• Objective:
Copy out the complete listing, word for word.
┌─ Data segment
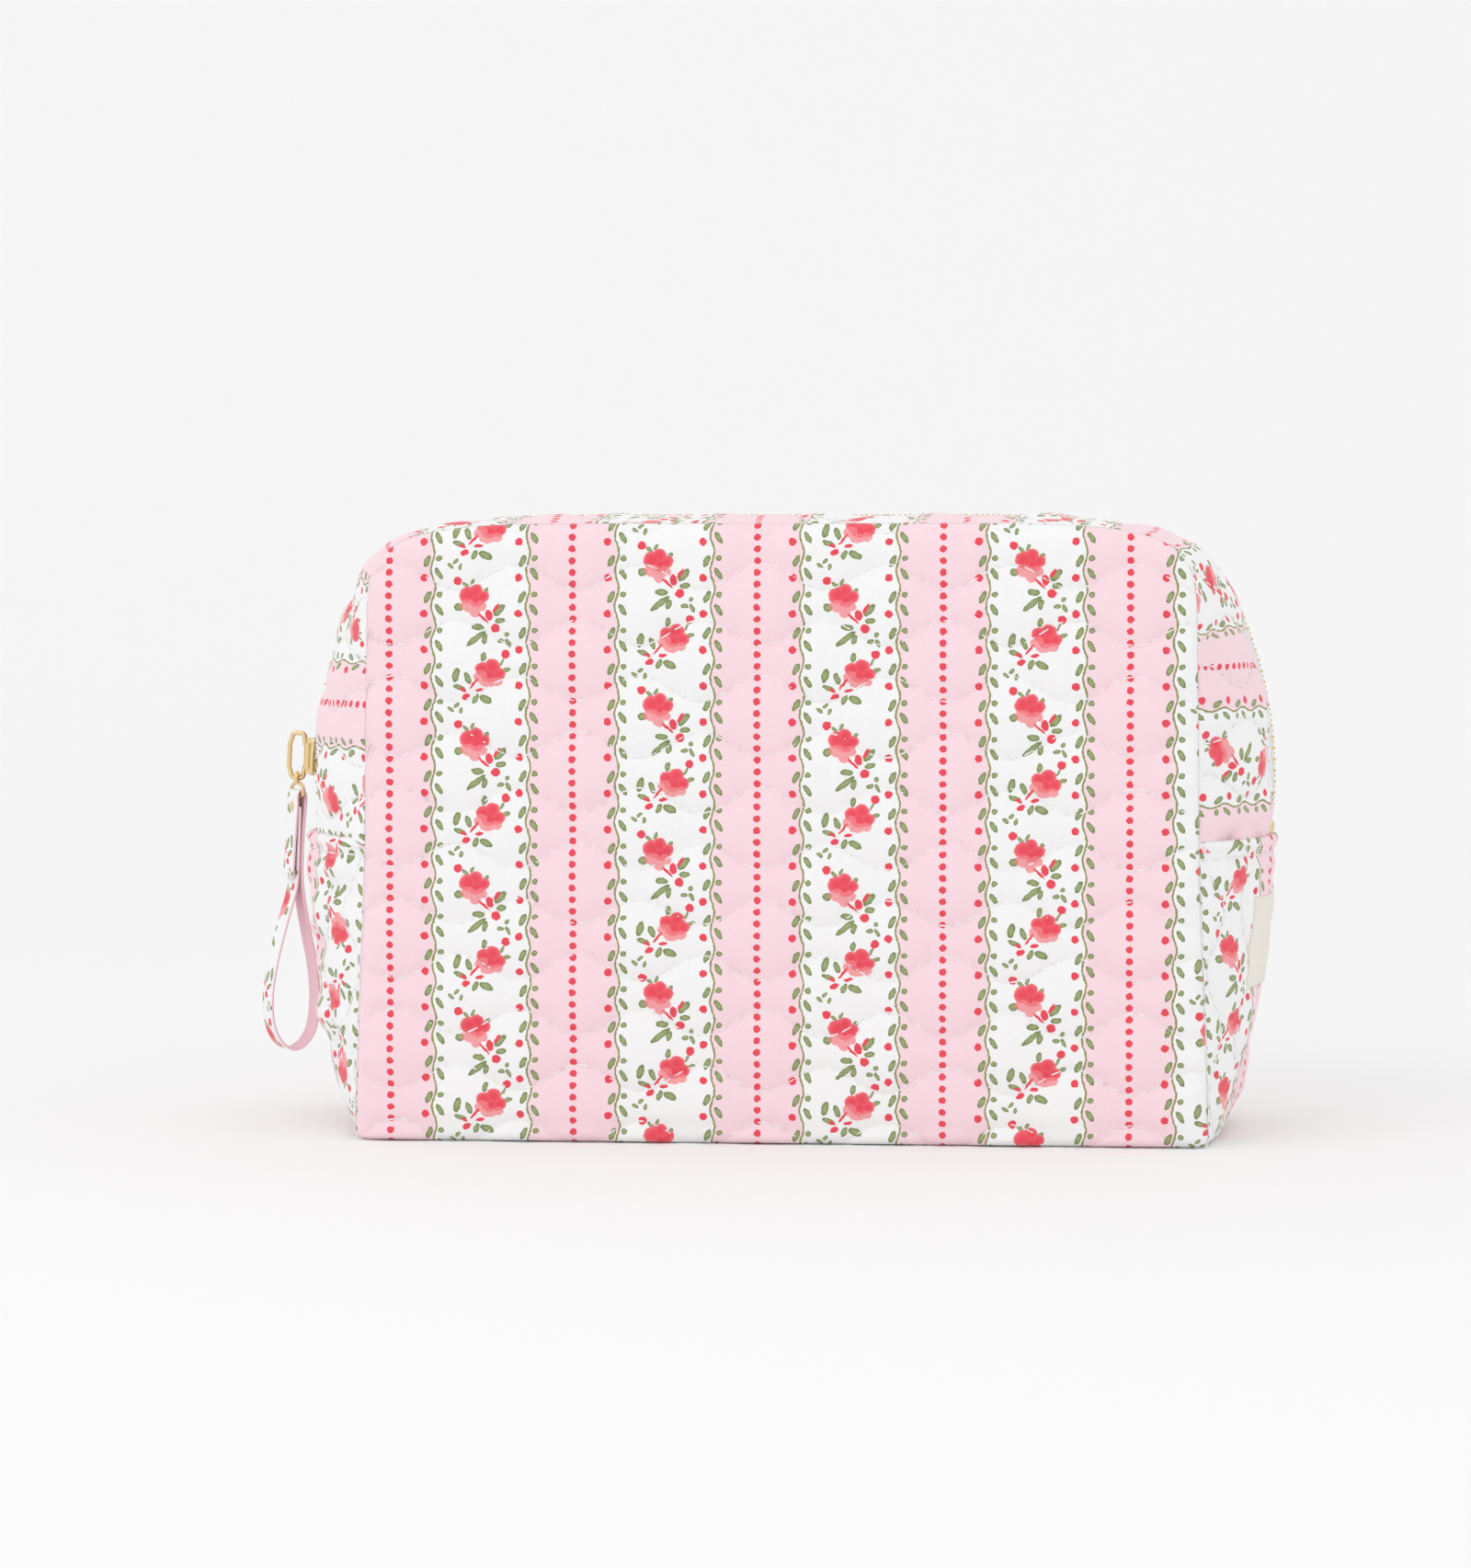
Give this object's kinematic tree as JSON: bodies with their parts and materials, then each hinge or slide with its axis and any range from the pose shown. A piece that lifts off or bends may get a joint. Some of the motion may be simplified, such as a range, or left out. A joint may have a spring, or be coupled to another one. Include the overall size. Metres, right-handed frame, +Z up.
{
  "type": "makeup bag",
  "caption": "Boxy quilted cotton makeup bag with bulging side strips, a zip running up one side, over the top and down the other, and a wrist strap on the zip pull.",
  "frame": {"origin": "centre of the flat base, on the surface the bag stands on", "axes": "+X along the bag's width, +Y from the front panel to the back panel, +Z up"},
  "size_m": [0.2819, 0.1, 0.17],
  "materials": {
    "quilted_cotton": "quilted printed cotton, matte",
    "strap_cotton": "printed cotton, matte",
    "lining_cotton": "plain woven cotton, matte",
    "binding_tape": "woven bias tape, matte",
    "zip_tape": "woven zip tape, matte",
    "woven_label": "woven label, satin",
    "zip_metal": "pale gold plated, polished",
    "gold_hardware": "pale gold plated, polished"
  },
  "bodies": {
    "root": {"front_panel_lower": "quilted_cotton", "front_lining_lower": "lining_cotton", "front_binding_lower": "binding_tape", "front_zip_gusset_ends": "quilted_cotton", "front_zip_lining_ends": "lining_cotton", "front_zip_tape_ends": "zip_tape", "front_zip_teeth_ends": "zip_metal", "back_panel_lower": "quilted_cotton", "back_lining_lower": "lining_cotton", "back_binding_lower": "binding_tape", "back_zip_gusset_ends": "quilted_cotton", "back_zip_lining_ends": "lining_cotton", "back_zip_tape_ends": "zip_tape", "back_zip_teeth_ends": "zip_metal", "base_gusset": "quilted_cotton", "base_gusset_lining": "lining_cotton", "side_label": "woven_label", "zip_stop_left": "zip_metal", "zip_stop_right": "zip_metal"},
    "front_flap": {"front_panel_upper": "quilted_cotton", "front_lining_upper": "lining_cotton", "front_binding_upper": "binding_tape", "front_zip_gusset": "quilted_cotton", "front_zip_lining": "lining_cotton", "front_zip_tape": "zip_tape", "front_zip_teeth": "zip_metal"},
    "back_flap": {"back_panel_upper": "quilted_cotton", "back_lining_upper": "lining_cotton", "back_binding_upper": "binding_tape", "back_zip_gusset": "quilted_cotton", "back_zip_lining": "lining_cotton", "back_zip_tape": "zip_tape", "back_zip_teeth": "zip_metal"},
    "slider": {"slider_body": "gold_hardware", "slider_bridge": "gold_hardware"},
    "pull_ring": {"pull_ring": "gold_hardware"},
    "strap": {"strap_link": "gold_hardware", "strap_rivet": "gold_hardware", "wrist_strap": "strap_cotton"}
  },
  "joints": [
    {"name": "front_mouth", "type": "hinge", "parent": "root", "child": "front_flap", "pos_m": [0, -0.05, 0.112], "axis": [1, 0, 0], "range_deg": [0, 45]},
    {"name": "back_mouth", "type": "hinge", "parent": "root", "child": "back_flap", "pos_m": [0, 0.05, 0.112], "axis": [-1, 0, 0], "range_deg": [0, 45]},
    {"name": "slider_travel", "type": "hinge", "parent": "root", "child": "slider", "pos_m": [-0.0142, 0, 0.097], "axis": [0, 1, 0], "range_deg": [0, 23]},
    {"name": "ring_swing", "type": "hinge", "parent": "slider", "child": "pull_ring", "pos_m": [-0.13643, 0, 0.10234], "axis": [0.0436, 0, 0.999], "range_deg": [-12, 12]},
    {"name": "strap_swing", "type": "hinge", "parent": "pull_ring", "child": "strap", "pos_m": [-0.13946, 0, 0.09616], "axis": [-0.999, 0, 0.0436], "range_deg": [-25, 25]}
  ],
  "couplings": [
    {"joint": "back_mouth", "follows": "front_mouth", "ratio": 1}
  ]
}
└─
• Task result:
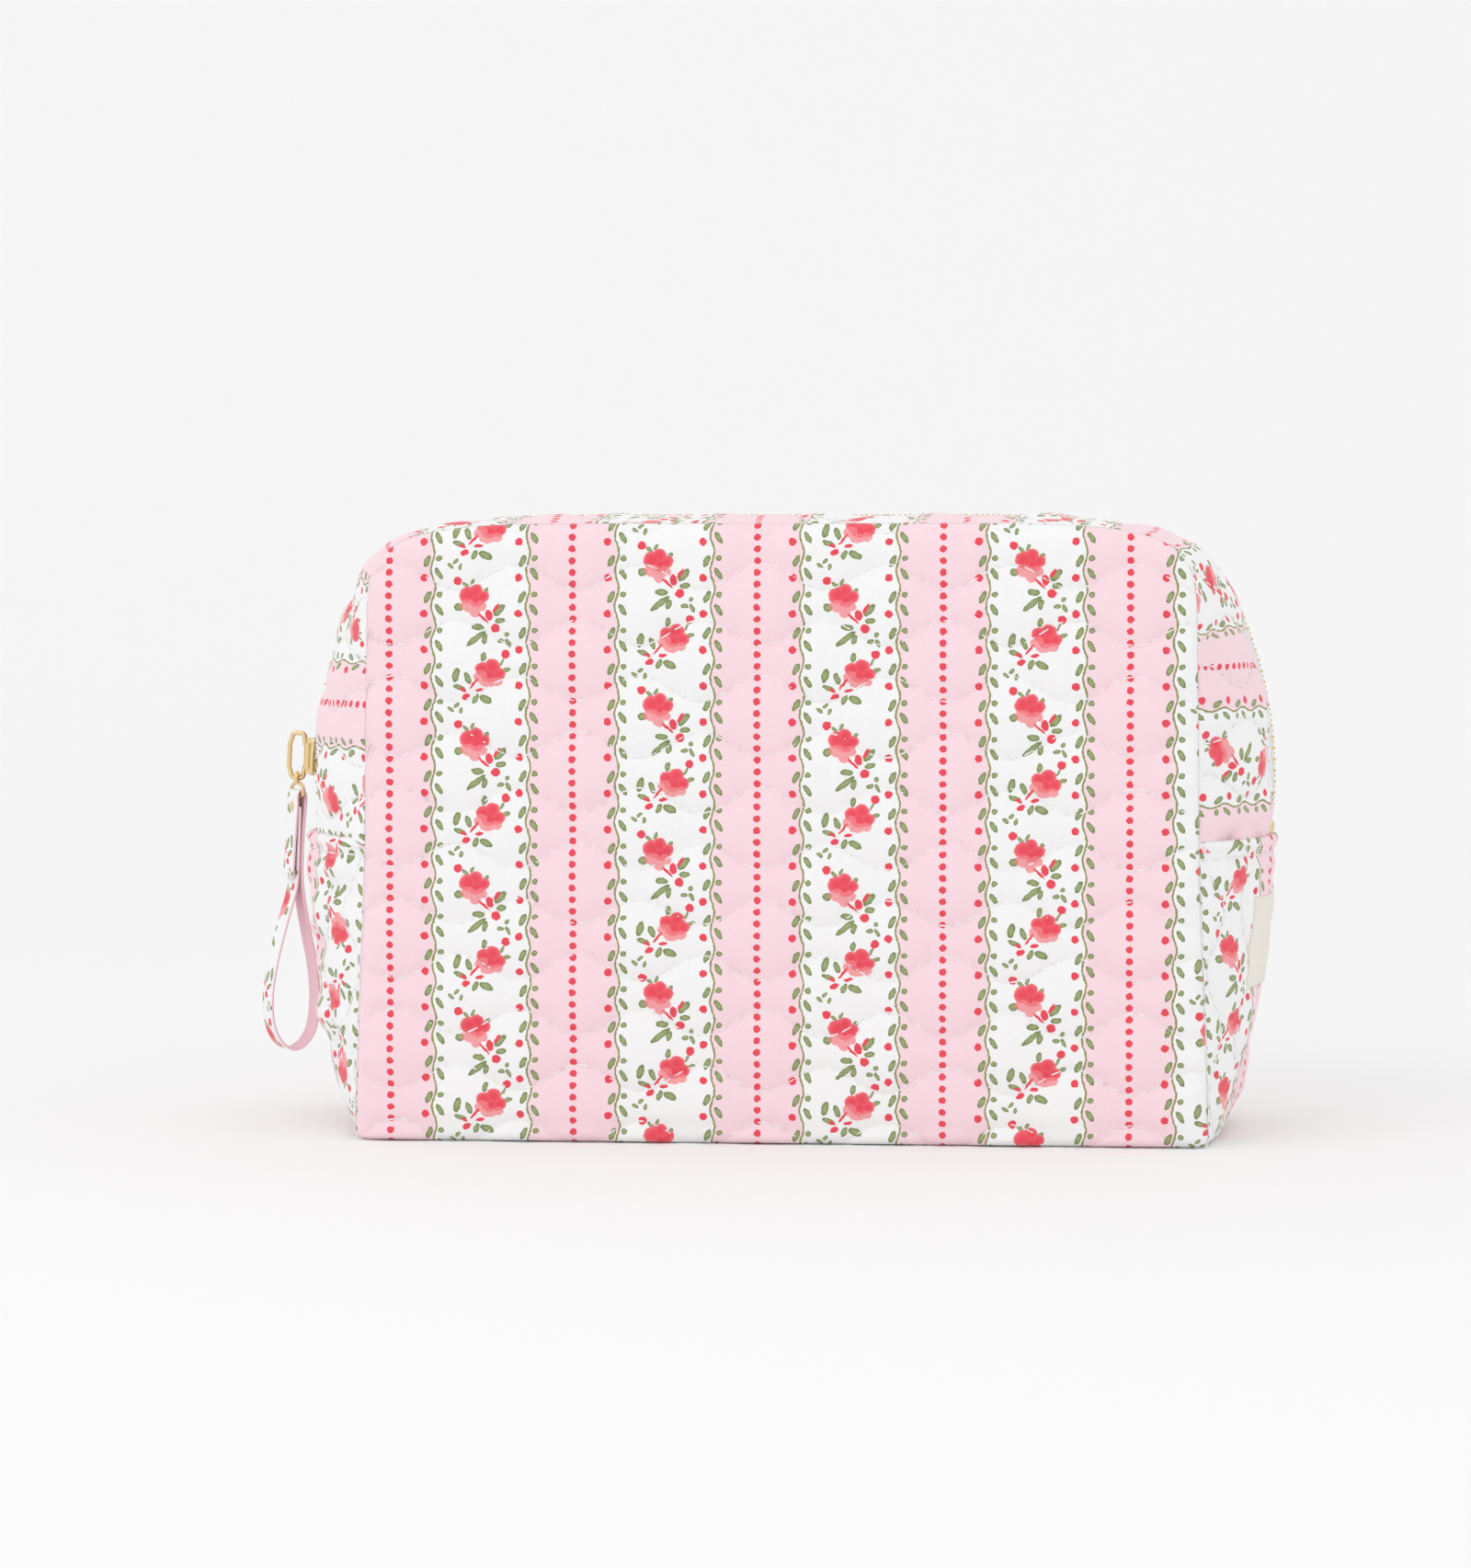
Give this object's kinematic tree as JSON: bodies with their parts and materials, then each hinge or slide with its axis and any range from the pose shown. A piece that lifts off or bends may get a joint. Some of the motion may be simplified, such as a range, or left out. A joint may have a spring, or be coupled to another one. Include the overall size. Metres, right-handed frame, +Z up.
{
  "type": "makeup bag",
  "caption": "Boxy quilted cotton makeup bag with bulging side strips, a zip running up one side, over the top and down the other, and a wrist strap on the zip pull.",
  "frame": {"origin": "centre of the flat base, on the surface the bag stands on", "axes": "+X along the bag's width, +Y from the front panel to the back panel, +Z up"},
  "size_m": [0.2819, 0.1, 0.17],
  "materials": {
    "quilted_cotton": "quilted printed cotton, matte",
    "strap_cotton": "printed cotton, matte",
    "lining_cotton": "plain woven cotton, matte",
    "binding_tape": "woven bias tape, matte",
    "zip_tape": "woven zip tape, matte",
    "woven_label": "woven label, satin",
    "zip_metal": "pale gold plated, polished",
    "gold_hardware": "pale gold plated, polished"
  },
  "bodies": {
    "root": {"front_panel_lower": "quilted_cotton", "front_lining_lower": "lining_cotton", "front_binding_lower": "binding_tape", "front_zip_gusset_ends": "quilted_cotton", "front_zip_lining_ends": "lining_cotton", "front_zip_tape_ends": "zip_tape", "front_zip_teeth_ends": "zip_metal", "back_panel_lower": "quilted_cotton", "back_lining_lower": "lining_cotton", "back_binding_lower": "binding_tape", "back_zip_gusset_ends": "quilted_cotton", "back_zip_lining_ends": "lining_cotton", "back_zip_tape_ends": "zip_tape", "back_zip_teeth_ends": "zip_metal", "base_gusset": "quilted_cotton", "base_gusset_lining": "lining_cotton", "side_label": "woven_label", "zip_stop_left": "zip_metal", "zip_stop_right": "zip_metal"},
    "front_flap": {"front_panel_upper": "quilted_cotton", "front_lining_upper": "lining_cotton", "front_binding_upper": "binding_tape", "front_zip_gusset": "quilted_cotton", "front_zip_lining": "lining_cotton", "front_zip_tape": "zip_tape", "front_zip_teeth": "zip_metal"},
    "back_flap": {"back_panel_upper": "quilted_cotton", "back_lining_upper": "lining_cotton", "back_binding_upper": "binding_tape", "back_zip_gusset": "quilted_cotton", "back_zip_lining": "lining_cotton", "back_zip_tape": "zip_tape", "back_zip_teeth": "zip_metal"},
    "slider": {"slider_body": "gold_hardware", "slider_bridge": "gold_hardware"},
    "pull_ring": {"pull_ring": "gold_hardware"},
    "strap": {"strap_link": "gold_hardware", "strap_rivet": "gold_hardware", "wrist_strap": "strap_cotton"}
  },
  "joints": [
    {"name": "front_mouth", "type": "hinge", "parent": "root", "child": "front_flap", "pos_m": [0, -0.05, 0.112], "axis": [1, 0, 0], "range_deg": [0, 45]},
    {"name": "back_mouth", "type": "hinge", "parent": "root", "child": "back_flap", "pos_m": [0, 0.05, 0.112], "axis": [-1, 0, 0], "range_deg": [0, 45]},
    {"name": "slider_travel", "type": "hinge", "parent": "root", "child": "slider", "pos_m": [-0.0142, 0, 0.097], "axis": [0, 1, 0], "range_deg": [0, 23]},
    {"name": "ring_swing", "type": "hinge", "parent": "slider", "child": "pull_ring", "pos_m": [-0.13643, 0, 0.10234], "axis": [0.0436, 0, 0.999], "range_deg": [-12, 12]},
    {"name": "strap_swing", "type": "hinge", "parent": "pull_ring", "child": "strap", "pos_m": [-0.13946, 0, 0.09616], "axis": [-0.999, 0, 0.0436], "range_deg": [-25, 25]}
  ],
  "couplings": [
    {"joint": "back_mouth", "follows": "front_mouth", "ratio": 1}
  ]
}